Set down the lines from the one containing "on the floor." to the one containing "points = [vertex.co", both lines included, exactly as they stand and with no other lines.

* **DATA EXTRACT**
------------------------------------------------------------
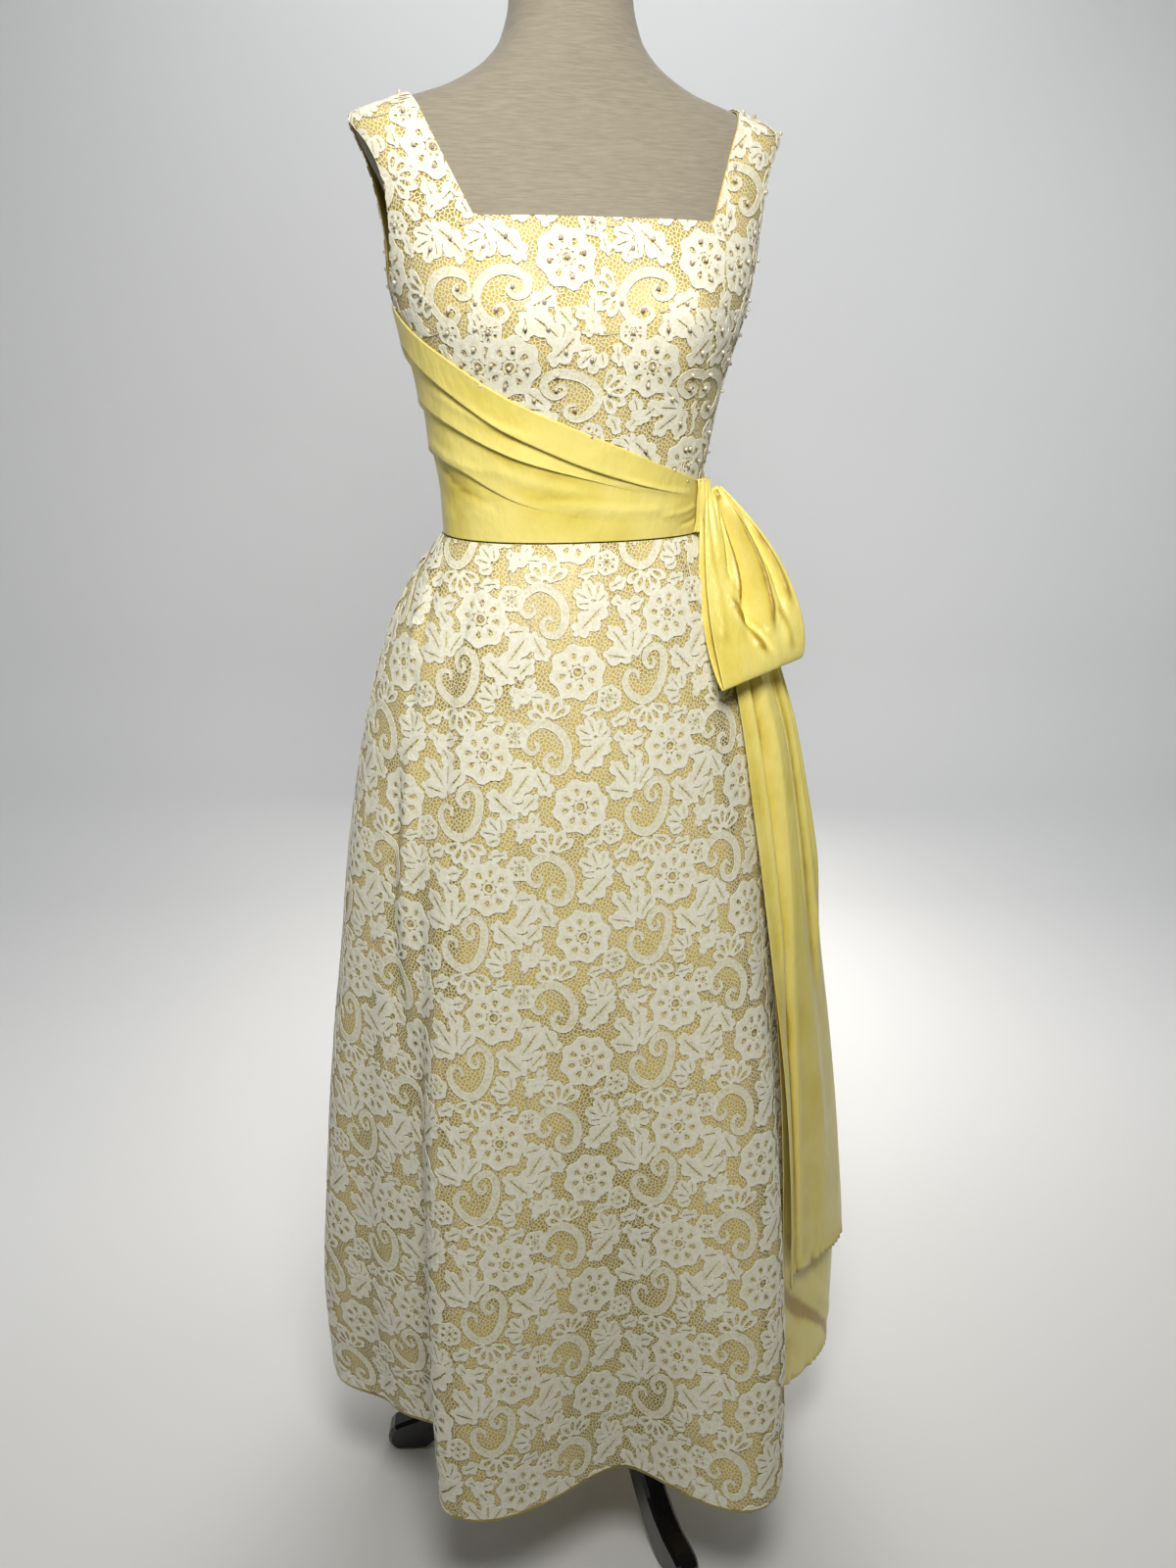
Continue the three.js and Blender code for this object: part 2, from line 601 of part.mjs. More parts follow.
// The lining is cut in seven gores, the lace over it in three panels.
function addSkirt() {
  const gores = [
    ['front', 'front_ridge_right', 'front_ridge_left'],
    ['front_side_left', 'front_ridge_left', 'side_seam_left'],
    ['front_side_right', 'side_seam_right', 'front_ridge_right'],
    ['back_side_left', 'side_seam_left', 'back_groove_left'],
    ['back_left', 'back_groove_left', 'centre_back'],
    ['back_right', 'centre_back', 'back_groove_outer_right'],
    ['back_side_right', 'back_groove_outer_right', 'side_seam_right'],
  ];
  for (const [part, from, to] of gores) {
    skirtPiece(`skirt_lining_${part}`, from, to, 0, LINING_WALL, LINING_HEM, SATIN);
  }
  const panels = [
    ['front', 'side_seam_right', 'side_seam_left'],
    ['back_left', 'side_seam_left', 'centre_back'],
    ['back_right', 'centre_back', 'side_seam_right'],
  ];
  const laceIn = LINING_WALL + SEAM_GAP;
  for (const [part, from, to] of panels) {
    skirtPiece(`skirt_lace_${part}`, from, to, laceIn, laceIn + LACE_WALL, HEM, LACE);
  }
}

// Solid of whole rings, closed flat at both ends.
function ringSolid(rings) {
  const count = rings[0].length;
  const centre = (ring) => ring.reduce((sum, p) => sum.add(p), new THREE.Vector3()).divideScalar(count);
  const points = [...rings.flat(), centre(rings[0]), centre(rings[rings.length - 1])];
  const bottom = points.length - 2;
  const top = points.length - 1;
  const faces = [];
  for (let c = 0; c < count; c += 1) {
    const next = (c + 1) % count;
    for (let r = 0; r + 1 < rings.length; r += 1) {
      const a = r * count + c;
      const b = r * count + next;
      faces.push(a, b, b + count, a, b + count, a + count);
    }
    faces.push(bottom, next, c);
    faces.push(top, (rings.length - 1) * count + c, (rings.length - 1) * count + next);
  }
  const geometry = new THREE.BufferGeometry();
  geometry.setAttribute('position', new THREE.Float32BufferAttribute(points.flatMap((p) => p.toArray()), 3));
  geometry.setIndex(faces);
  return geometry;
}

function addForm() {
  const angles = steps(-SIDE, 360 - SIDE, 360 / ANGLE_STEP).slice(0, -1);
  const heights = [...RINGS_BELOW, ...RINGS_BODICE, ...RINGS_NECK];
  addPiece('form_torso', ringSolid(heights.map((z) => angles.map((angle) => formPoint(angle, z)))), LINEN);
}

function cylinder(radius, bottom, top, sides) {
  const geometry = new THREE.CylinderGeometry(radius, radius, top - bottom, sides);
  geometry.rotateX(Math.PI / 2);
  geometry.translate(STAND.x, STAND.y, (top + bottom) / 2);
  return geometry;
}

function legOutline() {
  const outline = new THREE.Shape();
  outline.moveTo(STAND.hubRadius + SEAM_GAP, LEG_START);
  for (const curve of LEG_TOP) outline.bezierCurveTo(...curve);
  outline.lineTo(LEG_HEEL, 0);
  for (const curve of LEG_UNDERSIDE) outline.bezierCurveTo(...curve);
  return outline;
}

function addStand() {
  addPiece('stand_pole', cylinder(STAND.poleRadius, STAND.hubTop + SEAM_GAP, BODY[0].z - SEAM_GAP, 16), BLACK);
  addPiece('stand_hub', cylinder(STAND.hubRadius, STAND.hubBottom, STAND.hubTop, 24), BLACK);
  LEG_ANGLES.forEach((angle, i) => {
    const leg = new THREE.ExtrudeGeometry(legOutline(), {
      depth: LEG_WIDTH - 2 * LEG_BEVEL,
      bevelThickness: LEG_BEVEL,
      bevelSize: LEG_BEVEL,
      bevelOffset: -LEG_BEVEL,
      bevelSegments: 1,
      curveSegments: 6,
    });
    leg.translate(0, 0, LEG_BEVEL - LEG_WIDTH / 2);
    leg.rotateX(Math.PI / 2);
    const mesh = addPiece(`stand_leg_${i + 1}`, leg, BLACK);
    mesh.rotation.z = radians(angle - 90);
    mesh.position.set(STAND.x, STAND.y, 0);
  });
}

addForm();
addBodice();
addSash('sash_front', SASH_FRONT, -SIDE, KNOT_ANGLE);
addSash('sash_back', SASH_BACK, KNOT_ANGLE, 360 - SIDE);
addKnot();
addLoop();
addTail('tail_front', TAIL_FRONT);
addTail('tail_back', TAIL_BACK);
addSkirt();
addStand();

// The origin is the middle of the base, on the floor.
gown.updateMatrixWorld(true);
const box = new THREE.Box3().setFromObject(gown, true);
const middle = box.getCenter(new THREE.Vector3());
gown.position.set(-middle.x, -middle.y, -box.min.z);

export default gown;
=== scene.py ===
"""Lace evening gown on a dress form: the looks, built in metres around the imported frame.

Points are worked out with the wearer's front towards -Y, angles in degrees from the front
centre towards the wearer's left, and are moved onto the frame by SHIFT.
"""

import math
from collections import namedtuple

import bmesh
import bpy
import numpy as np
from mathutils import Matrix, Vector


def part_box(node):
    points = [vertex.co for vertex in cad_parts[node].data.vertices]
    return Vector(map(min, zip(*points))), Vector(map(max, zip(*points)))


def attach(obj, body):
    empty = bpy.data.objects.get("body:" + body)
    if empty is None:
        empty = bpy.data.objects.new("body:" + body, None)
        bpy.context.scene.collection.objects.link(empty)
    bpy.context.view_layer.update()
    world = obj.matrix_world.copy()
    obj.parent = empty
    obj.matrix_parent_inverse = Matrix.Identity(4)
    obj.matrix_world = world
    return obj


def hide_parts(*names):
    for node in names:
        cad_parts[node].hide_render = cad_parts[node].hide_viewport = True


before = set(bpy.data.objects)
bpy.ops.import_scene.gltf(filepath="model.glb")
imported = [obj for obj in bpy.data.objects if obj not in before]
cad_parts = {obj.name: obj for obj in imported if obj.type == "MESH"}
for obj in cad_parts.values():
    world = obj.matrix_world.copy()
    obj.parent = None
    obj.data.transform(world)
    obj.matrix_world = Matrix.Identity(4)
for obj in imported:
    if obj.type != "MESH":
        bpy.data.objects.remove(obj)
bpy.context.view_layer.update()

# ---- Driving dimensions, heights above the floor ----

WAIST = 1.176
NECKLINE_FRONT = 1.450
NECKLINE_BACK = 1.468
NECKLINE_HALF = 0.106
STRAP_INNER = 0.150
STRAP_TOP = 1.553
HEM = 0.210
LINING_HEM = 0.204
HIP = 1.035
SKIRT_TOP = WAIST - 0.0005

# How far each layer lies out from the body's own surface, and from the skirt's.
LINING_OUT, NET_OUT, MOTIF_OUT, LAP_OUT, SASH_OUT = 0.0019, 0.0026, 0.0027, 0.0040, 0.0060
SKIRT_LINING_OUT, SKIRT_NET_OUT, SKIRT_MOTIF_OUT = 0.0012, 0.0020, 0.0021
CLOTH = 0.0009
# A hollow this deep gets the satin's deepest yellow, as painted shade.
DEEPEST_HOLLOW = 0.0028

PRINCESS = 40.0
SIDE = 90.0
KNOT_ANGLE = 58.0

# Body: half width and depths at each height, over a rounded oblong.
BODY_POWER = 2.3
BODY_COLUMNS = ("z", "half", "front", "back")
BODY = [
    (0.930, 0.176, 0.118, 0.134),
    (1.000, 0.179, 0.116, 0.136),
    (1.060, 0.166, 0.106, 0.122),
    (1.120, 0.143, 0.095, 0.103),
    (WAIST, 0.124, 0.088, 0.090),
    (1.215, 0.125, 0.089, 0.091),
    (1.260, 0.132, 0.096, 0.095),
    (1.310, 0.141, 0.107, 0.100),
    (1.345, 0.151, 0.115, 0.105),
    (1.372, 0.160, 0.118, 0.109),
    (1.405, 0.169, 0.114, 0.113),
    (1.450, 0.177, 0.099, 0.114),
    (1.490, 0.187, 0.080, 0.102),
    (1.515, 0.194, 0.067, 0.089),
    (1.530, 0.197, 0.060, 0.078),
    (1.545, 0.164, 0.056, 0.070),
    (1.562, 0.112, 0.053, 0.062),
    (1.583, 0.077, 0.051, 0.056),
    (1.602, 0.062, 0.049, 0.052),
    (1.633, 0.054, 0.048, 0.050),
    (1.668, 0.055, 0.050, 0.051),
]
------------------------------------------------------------
* **TASK RESULT**
// The origin is the middle of the base, on the floor.
gown.updateMatrixWorld(true);
const box = new THREE.Box3().setFromObject(gown, true);
const middle = box.getCenter(new THREE.Vector3());
gown.position.set(-middle.x, -middle.y, -box.min.z);

export default gown;
=== scene.py ===
"""Lace evening gown on a dress form: the looks, built in metres around the imported frame.

Points are worked out with the wearer's front towards -Y, angles in degrees from the front
centre towards the wearer's left, and are moved onto the frame by SHIFT.
"""

import math
from collections import namedtuple

import bmesh
import bpy
import numpy as np
from mathutils import Matrix, Vector


def part_box(node):
    points = [vertex.co for vertex in cad_parts[node].data.vertices]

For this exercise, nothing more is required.